Opinion

Co-living is a new movement of urban living that has community at its core

By Alma Fabiani

Updated May 19, 2020 at 03:42 PM

Reading time: 3 minutes

Co-living is not a brand new concept, and yet, recently, an improved version of the 1960s movement seems to be making a comeback in major cities across the world. So what is co-living and how has it changed from its previous commune connotation to one of the most innovative ways of using urban space today, attracting an entire host of tenants in search of something that better fits their needs?

Co-living is a form of housing that combines shared communal facilities with private living spaces—it’s basically a home that promotes both social contact through community events alongside much needed personal space and privacy. It’s about time we realise that the future of cities and living needs to undergo a big change, and companies providing co-living spaces like The Collective are putting some fascinating ideas on the table.

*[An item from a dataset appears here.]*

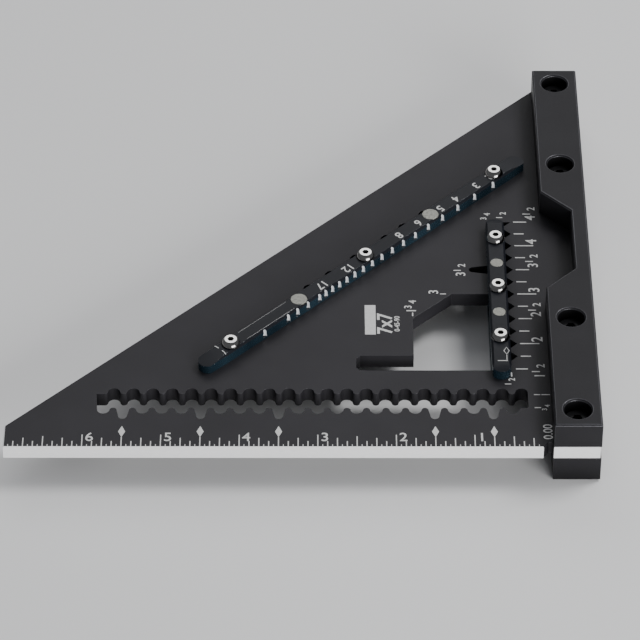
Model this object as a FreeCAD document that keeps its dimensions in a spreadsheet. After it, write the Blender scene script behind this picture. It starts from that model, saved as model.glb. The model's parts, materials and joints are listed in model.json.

When it first opened in 2016, The Collective was the U.K.’s first large-scale co-living space operating in the field. Today, it provides co-living locations in London, in Old Oak and the recently opened Canary Wharf in, New York, and planned sites in Chicago, Miami, and Germany, while operating out of three offices globally. To give a sense of scale for the demand for this new way of living, to date, The Collective has raised $800 million.

Migration to big cities like London and New York is on the rise, which puts the already limited housing stock under pressure. Add to this the unavailability of small and reasonably-priced flats in trendy areas plus the uncertainty of living with strangers, and you’ll quickly realise why co-living is evolving alongside a growing demand for fully furnished houses that offer good facilities and utilities, while also making tenants feel less isolated.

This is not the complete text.